Anyone who is familiar with Jackie McLean’s classic Blue Note album Let Freedom Ring will know that the alto saxophonist had one of the most distinctive sounds in jazz. His instrument’s intonation was always intentionally slightly sharp, which resulted in an acerbic tone that gave his music a cutting edge. It wasn’t to everyone’s taste, of course, and for some listeners, it was a sound as jarring as fingernails clawing a chalkboard. But for McLean, who once proudly declared, “I’m a sugar-free saxophonist,” his divisive sound mirrored his personal circumstances: “My life has been sweet and sour, bittersweet, and I’m interpreting my experience.”

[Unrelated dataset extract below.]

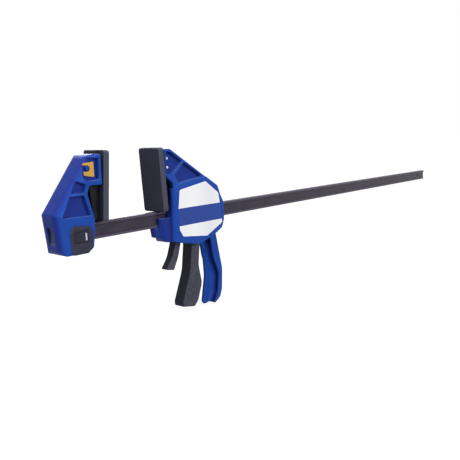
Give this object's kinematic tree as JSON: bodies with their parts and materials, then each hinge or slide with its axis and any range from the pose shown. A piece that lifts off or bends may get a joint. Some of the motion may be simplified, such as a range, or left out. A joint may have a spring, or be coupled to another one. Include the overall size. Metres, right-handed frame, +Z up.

On the face of it, Let Freedom Ring appeared to be just another record date in a long line of sessions that the young alto saxophonist had recorded for Blue Note after joining the company in 1959. Before that, he had recorded several LPs for Prestige in the wake of his recording debut as a 20-year-old wunderkind on Miles Davis’ 1951 album Dig. Influenced by Davis along with Charlie Parker, Charles Mingus, and Thelonious Monk, McLean gradually developed his own sound and became a committed disciple of hard bop, an earthy, blues and gospel-stained offshoot of bebop that had become jazz’s hottest currency in the 1950s. But like his early mentor, Miles Davis, McLean was a restlessly curious musician who grew averse to repeating himself. You can hear this loud and clear in Let Freedom Ring, a landmark album that marked a decisive inflection point in the saxophonist’s career.

Listen to Jackie McLean’s Let Freedom Ring now.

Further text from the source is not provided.